11 Apr When an abnormal cycle is the new normal
Curious why your menstrual cycle is out of whack, your hormonal effects are different than usual or your body is going through other unexpected changes?
Abnormal can be the new normal for your menstrual cycle and health when you’re under intense stress.
Part of the reason for these changes is that stress hormones (such as cortisol) can block ovulation, which can throw off your menstrual cycle and bleeding pattern. Or, if you ovulate, stress can trigger a cascade of changes within your body that cause more intense bothersome cycle-related issues.
Stress also triggers other challenges in your body by spurring inflammation, muscle tension and an overactive “fight-or-flight” response. As a result of all this, you can have…
- Irregular periods or skipped periods
- A change in bleeding patterns
- More or less bleeding than usual
- Different intensity of menstrual cramps
- More frequent and/or more intense migraines
- Yeast infections
- A greater number and/or intensity of premenstrual emotional or physical issues
- Weight gain
- Weight loss
- Greater hair shedding
- Nausea, gas, bloating, constipation
When to talk with your healthcare provider
It’s important to remind yourself that abnormal can be the new normal while under stress so you don’t stress yourself out even more by worrying about these changes.
However, if you notice symptoms that could be problematic—such as excessive menstrual bleeding (you’re going through one pad every hour, for example), intense pain or pain accompanied by fever—please call or video chat your healthcare provider and let her or him know. Most health insurers now offer telemedicine as part of their plans, and you can sign up for private telemedicine help at a variety of online companies, such as Teladoc.com.
This too shall pass
It can sometimes feel like all these unwanted changes will last forever. But, typically once the stressful situation subsides, your body will work on getting back into balance again.
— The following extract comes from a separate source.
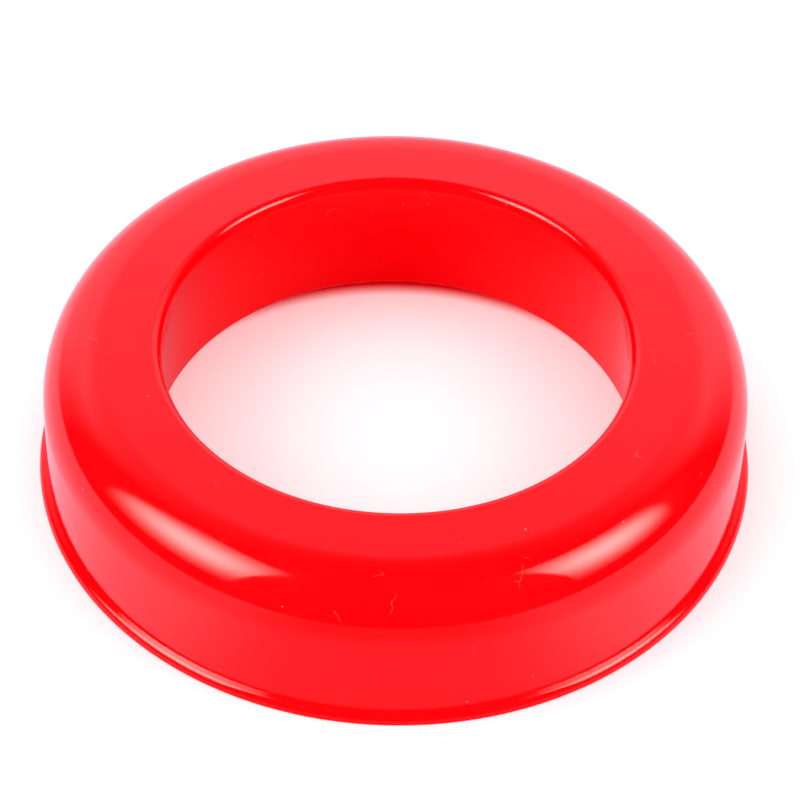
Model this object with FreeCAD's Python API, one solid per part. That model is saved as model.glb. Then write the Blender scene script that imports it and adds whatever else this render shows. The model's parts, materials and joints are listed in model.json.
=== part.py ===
"""Flanged machine ring: one hollow, open-bottomed plastic moulding of revolution.

Frame: millimetres, +Z up. The origin is the centre of the foot plane, and +Z is the ring's axis.
The ring stands on its foot flange. Its section is an upside-down channel: a plain skirt outside, a
flat annular top, and a tapered bore wall inside that reaches down to the foot plane.
"""
import FreeCAD, Part
import math
import os

# ---------------------------------------------------------------- driving dimensions
# Overall
flange_diameter = 100.0      # outside of the foot flange
overall_height = 21.3        # foot plane to top face
wall = 1.6                   # top face and skirt

# Foot flange
flange_projection = 1.13     # how far the flange stands out past the foot of the skirt
flange_rim_height = 1.0      # its outer edge, up to where the rim and the slope would meet
flange_top_slope = 27.2      # degrees, falling outwards from the skirt to the rim
flange_top_round = 1.25      # between the slope and the rim
flange_foot_round = 0.2      # lower outer edge

# Skirt and shoulder
skirt_draft = 2.35           # degrees, leaning inwards going up
shoulder_round = 8.5         # outside radius between the skirt and the top face
skirt_foot_round = 0.3       # inside edge of the skirt at the foot plane

# Bore
bore_diameter = 64.0         # narrowest, on the land under the mouth
bore_mouth_round = 1.15      # between the top face and the mouth's side
bore_mouth_draft = 25.0      # degrees, the mouth's side leaning inwards going down to the land
bore_mouth_depth = 1.26      # top face to the land
land_height = 0.4            # straight land at the mould's parting line
bore_foot_diameter = 68.2    # the bore widens evenly from the land to this
bore_wall_foot = 1.4         # thickness of the bore wall at its foot
bore_wall_foot_round = 0.4   # both edges of the bore wall's foot

# Channel between the skirt and the bore wall
channel_draft = 0.5          # degrees, on the bore wall's hidden face
channel_corner_round = 0.8   # inner corner between the bore wall and the top


# ---------------------------------------------------------------- heights and radii worked out from them
flange_radius = flange_diameter / 2
bore_radius = bore_diameter / 2
bore_foot_radius = bore_foot_diameter / 2
ceiling_height = overall_height - wall
land_top_height = overall_height - bore_mouth_depth
mouth_radius = bore_radius + bore_mouth_depth * math.tan(math.radians(bore_mouth_draft))
skirt_foot_height = flange_rim_height + flange_projection * math.tan(math.radians(flange_top_slope))


def skirt_radius(height):
    """Outside radius of the drafted skirt at a height."""
    rise = height - skirt_foot_height
    return flange_radius - flange_projection - rise * math.tan(math.radians(skirt_draft))


def skirt_inner_radius(height):
    """Inside radius of the skirt at a height, one wall in from its outside face."""
    return skirt_radius(height) - wall / math.cos(math.radians(skirt_draft))


def bore_wall_back_radius(height):
    """Radius of the bore wall's hidden face, which widens upwards so that the channel's core draws down."""
    return bore_foot_radius + bore_wall_foot + height * math.tan(math.radians(channel_draft))


# ---------------------------------------------------------------- section
def ring_section():
    """Corners of the ring's section, anticlockwise, each as (radius, height, rounding)."""
    shoulder_inside_round = max(shoulder_round - wall, channel_corner_round)
    return [
        (flange_radius, 0.0, flange_foot_round),
        (flange_radius, flange_rim_height, flange_top_round),
        (skirt_radius(skirt_foot_height), skirt_foot_height, 0.0),
        (skirt_radius(overall_height), overall_height, shoulder_round),
        (mouth_radius, overall_height, bore_mouth_round),
        (bore_radius, land_top_height, 0.0),
        (bore_radius, land_top_height - land_height, 0.0),
        (bore_foot_radius, 0.0, bore_wall_foot_round),
        (bore_foot_radius + bore_wall_foot, 0.0, bore_wall_foot_round),
        (bore_wall_back_radius(ceiling_height), ceiling_height, channel_corner_round),
        (skirt_inner_radius(ceiling_height), ceiling_height, shoulder_inside_round),
        (skirt_inner_radius(0.0), 0.0, skirt_foot_round),
    ]


def rounded_wire(corners):
    """Closed wire in the XZ plane through the corners, each rounded by an arc tangent to its two sides.

    Where two roundings need more than the side between them, both shrink to share it.
    """
    points = [FreeCAD.Vector(radius, 0, height) for radius, height, _ in corners]
    count = len(points)
    to_last = [(points[i - 1] - points[i]).normalize() for i in range(count)]
    to_next = [(points[(i + 1) % count] - points[i]).normalize() for i in range(count)]
    half_angle = [to_last[i].getAngle(to_next[i]) / 2 for i in range(count)]
    setback = [corners[i][2] / math.tan(half_angle[i]) for i in range(count)]

    def share(first, second):
        """How much of their setbacks two neighbouring corners may keep."""
        needed = setback[first] + setback[second]
        length = points[first].distanceToPoint(points[second])
        return min(1.0, length / needed) if needed > 0 else 1.0

    kept = [setback[i] * min(share(i - 1, i), share(i, (i + 1) % count)) for i in range(count)]

    edges = []
    for i in range(count):
        start = points[i] + to_last[i] * kept[i]
        end = points[i] + to_next[i] * kept[i]
        if kept[i] > 0:
            radius = kept[i] * math.tan(half_angle[i])
            inwards = (to_last[i] + to_next[i]).normalize()
            middle = points[i] + inwards * (radius / math.sin(half_angle[i]) - radius)
            edges.append(Part.Arc(start, middle, end).toShape())
        following = (i + 1) % count
        next_start = points[following] + to_last[following] * kept[following]
        if end.distanceToPoint(next_start) > Part.Precision.confusion():
            edges.append(Part.LineSegment(end, next_start).toShape())
    return Part.Wire(edges)


# ---------------------------------------------------------------- parts
def flanged_ring():
    """The whole moulding: its section turned once round the axis."""
    face = Part.Face(rounded_wire(ring_section()))
    return face.revolve(FreeCAD.Vector(0, 0, 0), FreeCAD.Vector(0, 0, 1), 360)


def main():
    os.makedirs("parts", exist_ok=True)
    for node, shape in {"flanged_ring": flanged_ring()}.items():
        if not shape.isValid() or len(shape.Solids) != 1:
            raise ValueError(node + " isn't one valid solid")
        shape.exportStep("parts/" + node + ".step")
        print(node, "volume", round(shape.Volume, 1), "mm3, surface", round(shape.Area, 1), "mm2")


main()
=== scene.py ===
"""Flanged machine ring: the looks of one glossy red moulding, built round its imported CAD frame.

Lengths are in metres and the frame is the CAD's: the origin is the centre of the foot plane, +Z up.
"""
import json
import math

import bpy
import numpy as np
from mathutils import Matrix, Vector


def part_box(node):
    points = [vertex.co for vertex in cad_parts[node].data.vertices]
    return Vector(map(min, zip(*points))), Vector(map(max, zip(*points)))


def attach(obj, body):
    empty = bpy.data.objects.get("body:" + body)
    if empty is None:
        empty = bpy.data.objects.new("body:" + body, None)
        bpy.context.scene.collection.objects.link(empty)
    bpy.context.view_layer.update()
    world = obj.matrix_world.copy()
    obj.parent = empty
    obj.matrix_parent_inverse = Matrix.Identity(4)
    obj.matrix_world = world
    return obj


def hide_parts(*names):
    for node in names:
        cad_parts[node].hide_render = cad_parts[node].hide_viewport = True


bl_info = {
    "name": "Flanged Machine Ring",
    "version": (1, 0, 0),
    "blender": (4, 5, 0),
    "location": "3D View > Sidebar > Machine Ring",
    "description": "Builds a glossy moulded ring with a foot flange, and a plain studio round it",
    "category": "Object",
}

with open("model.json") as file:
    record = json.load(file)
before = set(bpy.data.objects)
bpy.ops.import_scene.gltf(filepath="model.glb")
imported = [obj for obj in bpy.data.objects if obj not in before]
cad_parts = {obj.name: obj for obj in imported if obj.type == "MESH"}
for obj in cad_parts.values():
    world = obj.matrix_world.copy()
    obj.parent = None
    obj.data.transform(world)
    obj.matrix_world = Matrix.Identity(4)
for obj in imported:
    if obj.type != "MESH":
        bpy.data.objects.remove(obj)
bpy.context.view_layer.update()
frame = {"record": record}
RING_LOW, RING_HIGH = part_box("flanged_ring")
BORE_LAND = next(m for m in frame["record"]["mounts"] if m["name"] == "bore_land")["dims"]

MM = 0.001

# The moulding's surface
WAVE_LENGTH = 4.0 * MM              # slight waves that a polished mould leaves
MARK_SIZE = 9.0 * MM                # patches dulled by handling
MARK_START, MARK_FULL = 0.4, 0.7    # noise levels where a patch starts and where it is full
MARK_SPREAD = 1.4                   # how much a full patch raises the roughness
NO_SPECK, FULL_SPECK = 0.62, 0.8    # cell levels: under the first no speck, over the second the largest
LINT_CELL = 6.0 * MM                # threads of lint follow the edges of a web with cells of this size
LINT_BEND = 4.0 * MM                # how far that web is bent
LINT_PATCH = 3.0 * MM               # lumps of the noise that bends it and chooses where a thread shows
LINT_LEVEL = 0.76                   # the level of that noise above which a thread shows

# The studio. A direction is (azimuth, elevation) in degrees, and a distance is in flange radii.
FLOOR_BLUE = 1.02                   # slightly cool white of the floor for the camera
# Painted shade on the floor, seen only in the gloss, from here to MIDDLE_FADE: its tint, and where it is
# darker or paler
PAINTED_GLOSS_TINT = (1.0, 1.0, 1.2)        # cooler still in the gloss
FRONT_FADE = (50 * MM, 100 * MM)    # from the axis, where the floor in front starts to darken and ends
SIDE_TURN = (-0.97, -0.77)          # y of the way from the axis, where the front gives way to the side
INSIDE_BEND = 1.5                   # power of the rise to the bore's sides
INSIDE_LEAN = 0.2                   # how much paler its right side is, and how much darker its left
MIDDLE_FADE = (12 * MM, 26 * MM)    # from the axis, where the bore's paler middle starts to fade and ends
BAND_MIDDLE = (0.58, 0.445)         # brightest point of a soft box, on its UV map
BAND_REACH = (0.6, 0.31)            # how far its light reaches along and across
BAND_FALL = 1.15                    # how steeply it falls along
BACKDROP_SIDE = (0.35, 0.8)         # y of the level direction where the backdrop starts and is full
BACKDROP_TOP = (0.6, 1.0)           # height (z of the direction) where it starts to fade and is gone
BACKDROP_FADE = 2.1                 # power of that fade
STUDIO_REACH = 20.0                 # soft boxes and lamps, from the origin
SOFT_BOX_LEFT = [(-102, 61), (-45, 63.5), (-46.5, 20), (-93, 12.5)]
SOFT_BOX_RIGHT = [(102.5, 50.5), (54.5, 62.5), (53, 18), (88, 14)]
LAMP_LEFT, LAMP_RIGHT = (-75, 41), (78, 41)
LAMP_SIZE = (0.75, 0.6)             # metres
FLOOR_REACH = 100.0                 # half of the floor's side
CAMERA_ELEVATION = 46.006           # degrees
CAMERA_DISTANCE = 6.7959
CAMERA_AIM = (0.00184, 0.01812)     # how far it looks right of and above the origin, as tangents
CAMERA_ROLL = 0.02261               # radians
CAMERA_LENS = 107.656               # millimetres, on a 36 mm sensor


# ------------------------------------------------------------------ sizes and colours a user would change
def length(name, description, default, **more):
    """A length in metres for a property group."""
    return bpy.props.FloatProperty(name=name, description=description, default=default,
                                   min=0.0, precision=5, unit="LENGTH", **more)


def angle(name, description, degrees):
    """An angle for a property group, given in degrees."""
    return bpy.props.FloatProperty(name=name, description=description,
                                   default=math.radians(degrees), subtype="ANGLE")


def amount(name, description, default, **more):
    """A plain number for a property group."""
    return bpy.props.FloatProperty(name=name, description=description, default=default, **more)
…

Fortunately, you don’t have to wait for things in your life to calm down to lessen some of the problems caused by stress. That’s because you can do healthy stress-busting activities now, such as exercising, meditating, practicing yoga, talking with trusted pals, doing a favorite hobby, creating art and journaling. Also try to limit your exposure to stressors (such as the news) to avoid re-traumatizing yourself. And get the recommended seven to eight hours of sleep nightly, which helps keep brain chemicals responsible for mood and optimism at optimal levels, boosting resilience to the issues you’re facing.